As an educator, as a human being, I continue to reflect on “community.” Here’s my composition from 2018, followed by a double acrostic composed this morning.
When I think of the word community, I first envision a neighborhood where people are bound to one another by a sense of civic responsibility. A grouping of people or houses does not a community make; a true community develops from like-mindedness about the good of the whole. Protecting one another, helping one another in times of need, maybe beautifying the area . . . on a deeper level, think of these variations of community: Commune, communion. These words have a spiritual color to them. They imply an even greater like-mindedness and focus. Definitions of the verb commune include a passionate, intense, or intimate discussion, the exchange of thoughts and feelings; to commune, or for there to be communion, people gather together out of a desire to share, tap into, or celebrate something profoundly meaningful to all. Such a rapport implies that partakers are there not just to get but to give.
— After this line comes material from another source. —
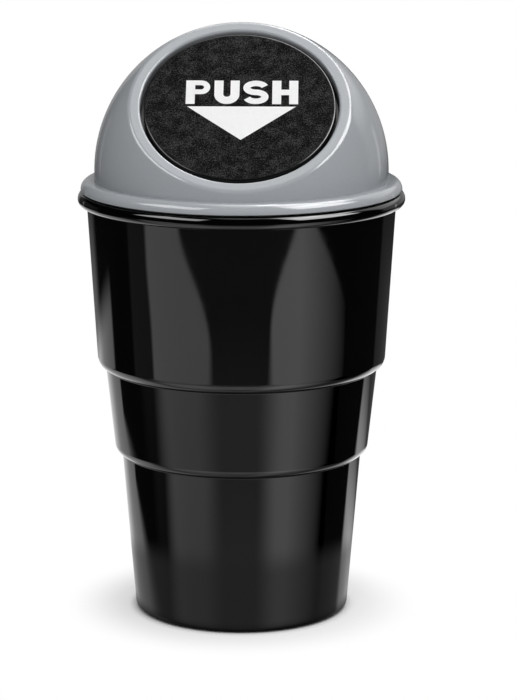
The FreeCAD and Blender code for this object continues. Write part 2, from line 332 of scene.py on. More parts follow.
def dome_end(radius, turn):
    """Angle from the opening's axis at which a ball of this radius meets the level below its equator."""
    across = math.sin(OPENING_TILT)
    along = math.cos(OPENING_TILT) * math.cos(turn)
    size = math.hypot(across, along)
    return math.atan2(along, across) + math.acos(-EQUATOR_DROP / (radius * size))


def dome_column(radius, start, turn):
    """Points down one column of the ball, from the ring to just below the equator."""
    end = dome_end(radius, turn)
    result = []
    for i in range(1, DOME_ROWS + 1):
        a = start + (end - start) * i / DOME_ROWS
        result.append(opening_point(radius * math.sin(a), radius * math.cos(a), turn))
    return result


def lid_foot_outline():
    """(r, z) outline from the dome's outside foot, round the bead and plug, to its inside."""
    plug_r = MOUTH_R - WALL - PLUG_CLEARANCE
    bead_r = MOUTH_R + BEAD_OUT - LID_BEAD_OVERHANG
    channel_in = plug_r + LID_WALL
    channel_out = channel_in + LID_CHANNEL_W
    drop_r = math.sqrt(DOME_R ** 2 - EQUATOR_DROP ** 2)
    drop_in_r = math.sqrt(DOME_IN_R ** 2 - EQUATOR_DROP ** 2)
    return rounded([
        (drop_r, DOME_Z - EQUATOR_DROP, 0),
        (drop_r, CUP_H + LID_BEAD_H, 0),
        (bead_r, CUP_H + LID_BEAD_H, LID_BEAD_ROUND),
        (bead_r, CUP_H + LID_BEAD_LIFT, LID_BEAD_LIFT),
        (channel_out, CUP_H + LID_BEAD_LIFT, 0),
        (channel_out, CUP_H + LID_CHANNEL_H, 0),
        (channel_in, CUP_H + LID_CHANNEL_H, 0),
        (channel_in, CUP_H, 0),
        (plug_r, CUP_H, 0),
        (plug_r, CUP_H - PLUG_DEPTH, PLUG_LEAD_ROUND),
        (drop_in_r, CUP_H - PLUG_DEPTH, 0),
        (drop_in_r, DOME_Z - EQUATOR_DROP, 0),
    ])[1:-1]


def lid_skin():
    """Closed skin of the lid: ring rows turn about the opening's axis, and foot rows about the cup's."""
    ring = ring_outline()
    foot = lid_foot_outline()
    plate_back = RING_FACE - RING_T
    round_c, on_dome = ring_edge()
    in_dome = (on_dome.x, math.sqrt(DOME_IN_R ** 2 - on_dome.x ** 2))
    inside = supported([in_dome, (round_c.x, plate_back), (RING_LEG_R, plate_back)], False)
    outer_start = math.atan2(ring[-1][0], ring[-1][1])
    inner_start = math.atan2(in_dome[0], in_dome[1])
    columns = []
    for k in range(LID_COLUMNS):
        turn = 2 * math.pi * k / LID_COLUMNS
        column = [opening_point(r, w, turn) for r, w in ring]
        column += dome_column(DOME_R, outer_start, turn)
        around = math.atan2(column[-1].y, column[-1].x)
        column += [Vector((r * math.cos(around), r * math.sin(around), z)) for r, z in foot]
        column += reversed(dome_column(DOME_IN_R, inner_start, turn))
        column += [opening_point(r, w, turn) for r, w in inside]
        columns.append(column)
    rows = [[tuple(column[i]) for column in columns] for i in range(len(columns[0]))]
    return [p for row in rows for p in row], join_rows(rows, True)


def eye(radius, hole, x0, x1):
    """Round eye with a hole, along X about the hinge line."""
    outline = [(radius, x0), (radius, x1), (hole, x1), (hole, x0)]
    points, faces = turned(supported(outline, True), EYE_STEPS, True)
    return [(z, HINGE_UP + x, HINGE_W + y) for x, y, z in points], faces


def in_frame(solid):
    """Moves a solid out of the opening's frame."""
    points, faces = solid
    return [tuple(OPENING @ Vector(p)) for p in points], faces


def hinge_bracket(side):
    """Lid bracket: an arm from the ring and the eye that holds the pin."""
    root = math.sqrt(RING_BORE_R ** 2 - BRACKET_X ** 2) + BRACKET_SET_BACK
    end = root + BRACKET_ROOT_L
    top = RING_FACE - RING_T / 2
    x0, x1 = sorted((side * BRACKET_X, side * (BRACKET_X + BRACKET_T)))
    arm_y = HINGE_UP + BRACKET_EYE_R * math.sin(ARM_LEAN)
    arm_reach = BRACKET_EYE_R * math.cos(ARM_LEAN)
    arm = slab([
        (arm_y, HINGE_W - arm_reach),
        (end, RING_LEG_END - BRACKET_ROOT_DROP),
        (end, top),
        (root, top),
        (root, RING_LEG_END),
        (arm_y, HINGE_W + arm_reach),
    ], x0 + HAIR, x1 - HAIR)
    return [in_frame(arm), in_frame(eye(BRACKET_EYE_R, PIN_R + PIN_PRESS_CLEARANCE, x0, x1))]


def dome_lid(material):
    """Dome, ring, bead, plug and hinge brackets."""
    obj = piece("lid_dome", lid_skin(), *hinge_bracket(-1), *hinge_bracket(1), materials=[material])
    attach(obj, "lid")
    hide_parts("dome_lid")


def flap_plate():
    """Round plate with a rounded outer edge."""
    return turned(rounded([
        (0, FLAP_FACE, 0),
        (FLAP_R, FLAP_FACE, FLAP_EDGE_ROUND),
        (FLAP_R, FLAP_BACK, 0),
        (0, FLAP_BACK, 0),
    ]))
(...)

So it is for a community of writers. A grouping of people with pencils, papers, and laptops, within the classroom or without, does not a community of writers make. To write is to put pieces of one’s soul on a page; this, in the scheme of human undertakings, is an unparalleled act of courage. A writing community, then, is a gathering of the courageous in a place where it is safe to share the pieces of one’s soul on the collective pages, with the responsibility to hear, value, and honor one another, and even to help each other beautify the arrangement of words for greatest effect. The writing community is vital to the writer, for, ever how old or young, writers sharpen one another, encourage one another, celebrate one another, and grow together in an atmosphere of commitment, accountability, expectancy, sometimes breathless awe, and glorious release.
Above all, let us not fail to see that hidden word in “community”: unity.
Connected by the arc
Of our humanity, we are more than able to
Make one from
Many, to create a vital spectrum
Upholding both me and you.
Numinous, luminous, an
Iridescent inscribing of graffiti
To us, from us, in ink of heart-bent light—
You and I define our sky.

The view of my neighborhood, taken from my driveway last week, between thunderstorms.